A passionate language learner and teacher, Caroline loves to experiment with languages and share her favorite methods for self-directed learners. She acquired English and German in school, Russian on her own in Moscow and is now learning Italian with Babbel, where she works as a Course Editor in our Didactics team. Having taught French abroad for three years, she was able to put her best practices to work in Babbel’s brand new French course for advanced learners. These nine “monolingual” lessons tackle the theme of French culture through badass slang expressions as well as subtler shades of meaning… And she had quite some fun scripting it!
Have you like, many French learners, ever fantasized about discussing art like an intellectual, critiquing a film in slang with your mates or showing your distaste for something without sounding rude? Then Babbel’s new monolingual course for advanced learners course is just right for you! The focus is not on grammar, but rather on understanding the nuances of the French language, such as different tones of voice, allusions and expressions through very authentic texts and audio. All the texts as well are inspired by real-life documents you would find in France, such as movie reviews, magazine interviews, newspaper articles and WhatsApp chats, with a good balance between formal and informal real-life situations.
Babbel gets monolingual for advanced speakers
Different teaching methods have different advantages. For Babbel’s audience of self-directed adult learners, the information contained in the app must suffice. This is why we believe that beginner and intermediate learners learn better with focused explanations of grammar and translations of new vocabulary in their own language. Babbel learners who have progressed to a more advanced level, however, definitely still benefit from “immersion” in the foreign language, without referring back to their mother-tongue. As I started at Babbel, the English team was already working on their first monolingual course, exactly when we were defining the concept of our first French advanced course, so we jumped in!
Does “immersion” sounds scary? In my experience learning Russian, this is how foreigners can quickly learn a language on the spot. In this course, the vocabulary is always taught in context, as it would be if you overheard a conversation in a French café, for instance. Doing so, those words and expressions are more understandable, easier to apply in real life situations, and more fun to learn. With the advantage that, after concentrating to understand a French audio or written comprehension, everything is explained, repeated and practiced in detail. While our courses for beginners and intermediate learners give instructions and tips in the learner’s native language, this new course provides this in simple French, adapted to the level.
After scripting, I had my colleagues from other language teams test it out, many of whom were exactly the advanced French learners this course is designed for. We also got a variety of speakers (including me and our colleagues from the customer service) to speak as they would do with friends, even if the diction is not completely neat, as you would hear in real life. A few sentences were recorded by a native French Canadian colleague as an introduction to complete different accent.

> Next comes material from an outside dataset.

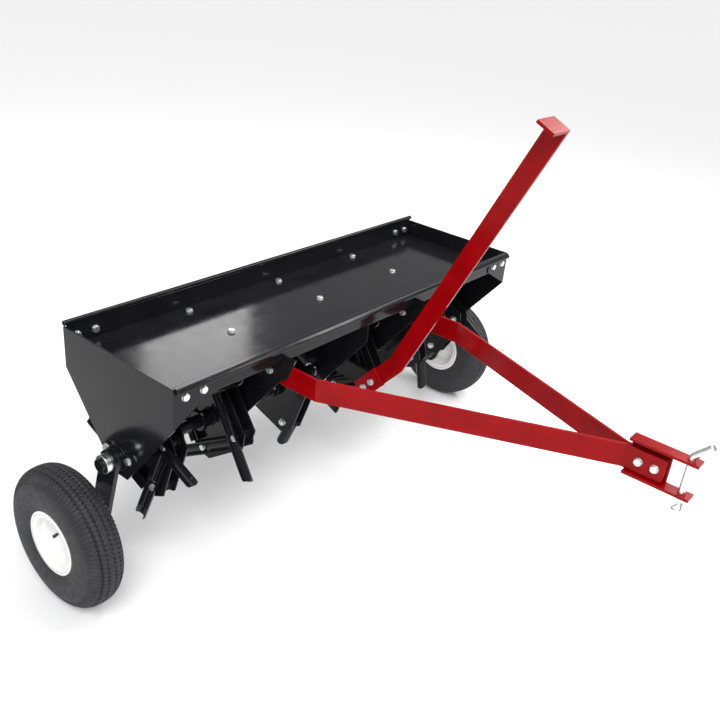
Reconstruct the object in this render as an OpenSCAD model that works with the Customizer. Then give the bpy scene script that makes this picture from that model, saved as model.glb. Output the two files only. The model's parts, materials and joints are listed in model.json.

Talk rude as native speakers do
“J’ai flippé” (I freaked out), “un truc de malade“ (completely crazy), “nickel” (slang for “perfect”)… slang expressions and familiar pronunciation are rarely taught in French classes but are in fact very common and most needed to understand most native speakers in any informal situation. Many of my foreign friendswho can speak perfect academic French struggle to understand very basic discussions conducted in slang. That’s why I made sure to include some commonly-used slang expressions throughout the course and explained in which contexts to use them.
A peek at France’s vibrant cultural life
For a first dive into monolingual learning, the theme had to be appealing. Through those nine lessons on the theme of culture, you will follow a guided tour in a museum, a theatre rehearsal, listen to a cultural radio show, and read an interview with a movie director. Basically this course gives you the tools not only to understand a radio program or TV show, but also discuss your own taste and even say you find something crappy without sounding rude! While scripting, I simply got inspired by all sorts of formal and informal artistic critics you can hear in France and had fun making realistic parodies of clumsy French comedies and intellectual articles.
I believe this theme is useful for the many cultural tourists visiting Parisian museums, going to famous theatre festivals such as Avignon, as well as for the many foreigners living in a French speaking country who wants to enjoy more of the artistic scene and engage in a conversation with locals after a trip to the movies!